▶ Material for the task:
- - - - - - -

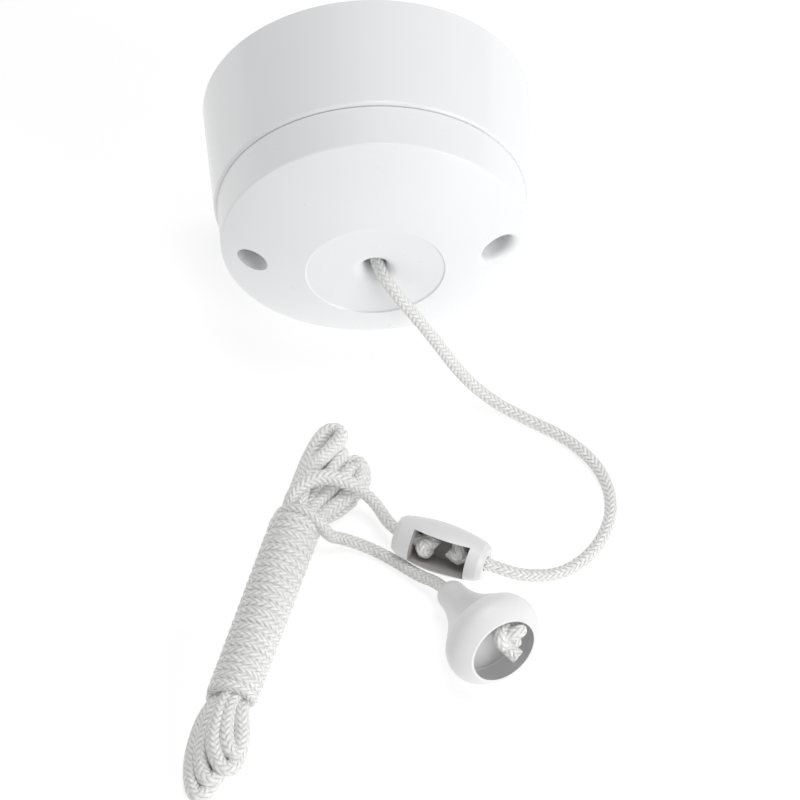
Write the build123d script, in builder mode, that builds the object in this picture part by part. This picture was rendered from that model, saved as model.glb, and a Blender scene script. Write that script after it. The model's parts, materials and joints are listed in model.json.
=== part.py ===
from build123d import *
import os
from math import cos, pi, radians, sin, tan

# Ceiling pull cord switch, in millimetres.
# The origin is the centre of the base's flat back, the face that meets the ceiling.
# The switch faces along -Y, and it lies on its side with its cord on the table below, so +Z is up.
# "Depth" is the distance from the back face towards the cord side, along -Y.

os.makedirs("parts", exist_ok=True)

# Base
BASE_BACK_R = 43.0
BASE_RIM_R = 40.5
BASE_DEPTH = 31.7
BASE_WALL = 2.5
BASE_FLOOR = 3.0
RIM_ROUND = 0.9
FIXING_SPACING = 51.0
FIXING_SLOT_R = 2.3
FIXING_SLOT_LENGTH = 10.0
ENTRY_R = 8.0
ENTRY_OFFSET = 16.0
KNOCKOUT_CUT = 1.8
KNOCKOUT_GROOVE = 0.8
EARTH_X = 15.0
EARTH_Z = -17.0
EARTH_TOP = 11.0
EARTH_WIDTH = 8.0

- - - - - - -

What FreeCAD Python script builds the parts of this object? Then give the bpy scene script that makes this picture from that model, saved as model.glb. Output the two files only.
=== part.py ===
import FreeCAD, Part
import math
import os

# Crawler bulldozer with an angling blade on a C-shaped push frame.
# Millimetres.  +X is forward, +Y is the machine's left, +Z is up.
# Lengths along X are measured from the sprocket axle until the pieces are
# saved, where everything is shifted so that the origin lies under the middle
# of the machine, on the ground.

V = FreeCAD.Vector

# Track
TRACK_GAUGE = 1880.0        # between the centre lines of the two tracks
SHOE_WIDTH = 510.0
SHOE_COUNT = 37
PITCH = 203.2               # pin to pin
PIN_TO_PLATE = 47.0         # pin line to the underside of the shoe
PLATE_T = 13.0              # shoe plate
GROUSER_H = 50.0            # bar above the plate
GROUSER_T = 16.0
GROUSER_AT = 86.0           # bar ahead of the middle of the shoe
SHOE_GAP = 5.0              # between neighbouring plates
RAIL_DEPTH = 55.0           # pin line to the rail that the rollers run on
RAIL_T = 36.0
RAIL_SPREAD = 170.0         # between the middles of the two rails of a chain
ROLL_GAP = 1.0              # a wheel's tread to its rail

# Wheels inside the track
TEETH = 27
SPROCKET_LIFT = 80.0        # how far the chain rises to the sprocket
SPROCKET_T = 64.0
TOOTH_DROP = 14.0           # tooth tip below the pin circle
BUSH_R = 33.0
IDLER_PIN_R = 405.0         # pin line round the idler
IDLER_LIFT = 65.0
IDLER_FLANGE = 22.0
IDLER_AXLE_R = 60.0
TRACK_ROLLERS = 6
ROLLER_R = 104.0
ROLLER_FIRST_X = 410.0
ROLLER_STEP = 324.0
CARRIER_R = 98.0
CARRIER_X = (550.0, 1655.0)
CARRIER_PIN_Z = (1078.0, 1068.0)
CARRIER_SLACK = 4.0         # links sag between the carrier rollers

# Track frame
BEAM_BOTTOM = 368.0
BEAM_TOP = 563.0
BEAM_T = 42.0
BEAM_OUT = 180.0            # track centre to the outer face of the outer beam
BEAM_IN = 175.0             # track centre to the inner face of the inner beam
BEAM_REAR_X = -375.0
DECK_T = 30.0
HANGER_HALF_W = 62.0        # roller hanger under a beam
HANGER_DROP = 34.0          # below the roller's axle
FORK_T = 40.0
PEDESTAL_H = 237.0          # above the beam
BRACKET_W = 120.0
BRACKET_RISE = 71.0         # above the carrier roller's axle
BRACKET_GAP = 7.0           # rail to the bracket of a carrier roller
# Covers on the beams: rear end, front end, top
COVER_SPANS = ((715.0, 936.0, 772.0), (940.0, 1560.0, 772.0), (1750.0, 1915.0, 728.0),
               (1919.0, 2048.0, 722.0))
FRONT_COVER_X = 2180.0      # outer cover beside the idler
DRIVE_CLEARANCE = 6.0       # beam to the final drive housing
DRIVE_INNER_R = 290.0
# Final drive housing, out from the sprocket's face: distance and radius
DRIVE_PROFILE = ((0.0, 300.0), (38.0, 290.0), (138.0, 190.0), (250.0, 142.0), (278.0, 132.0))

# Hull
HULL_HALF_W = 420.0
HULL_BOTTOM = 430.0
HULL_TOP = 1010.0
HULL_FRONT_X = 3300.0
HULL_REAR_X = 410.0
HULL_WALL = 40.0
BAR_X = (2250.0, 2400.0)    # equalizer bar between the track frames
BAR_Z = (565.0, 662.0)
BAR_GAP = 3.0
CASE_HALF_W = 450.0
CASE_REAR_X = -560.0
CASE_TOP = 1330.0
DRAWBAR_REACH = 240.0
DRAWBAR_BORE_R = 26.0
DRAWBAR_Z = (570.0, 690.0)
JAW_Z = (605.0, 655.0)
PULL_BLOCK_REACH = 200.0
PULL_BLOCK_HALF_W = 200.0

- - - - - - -

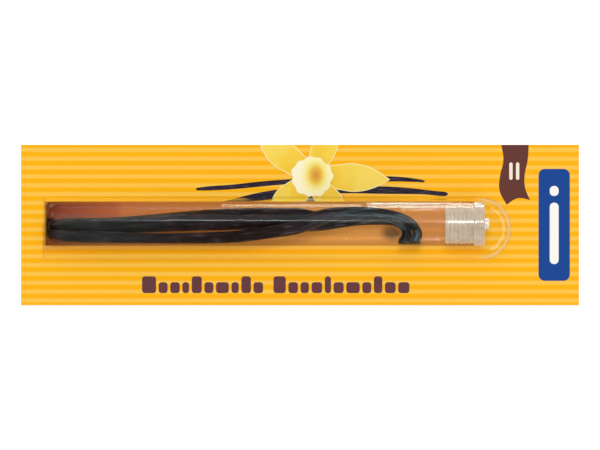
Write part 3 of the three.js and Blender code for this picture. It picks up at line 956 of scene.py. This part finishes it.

- - - - - - -

Output exactly the lines of the material above from the one containing "Write the build123d" up to and including the one containing "EARTH_WIDTH = 8.0".

▶ Correct answer:
Write the build123d script, in builder mode, that builds the object in this picture part by part. This picture was rendered from that model, saved as model.glb, and a Blender scene script. Write that script after it. The model's parts, materials and joints are listed in model.json.
=== part.py ===
from build123d import *
import os
from math import cos, pi, radians, sin, tan

# Ceiling pull cord switch, in millimetres.
# The origin is the centre of the base's flat back, the face that meets the ceiling.
# The switch faces along -Y, and it lies on its side with its cord on the table below, so +Z is up.
# "Depth" is the distance from the back face towards the cord side, along -Y.

os.makedirs("parts", exist_ok=True)

# Base
BASE_BACK_R = 43.0
BASE_RIM_R = 40.5
BASE_DEPTH = 31.7
BASE_WALL = 2.5
BASE_FLOOR = 3.0
RIM_ROUND = 0.9
FIXING_SPACING = 51.0
FIXING_SLOT_R = 2.3
FIXING_SLOT_LENGTH = 10.0
ENTRY_R = 8.0
ENTRY_OFFSET = 16.0
KNOCKOUT_CUT = 1.8
KNOCKOUT_GROOVE = 0.8
EARTH_X = 15.0
EARTH_Z = -17.0
EARTH_TOP = 11.0
EARTH_WIDTH = 8.0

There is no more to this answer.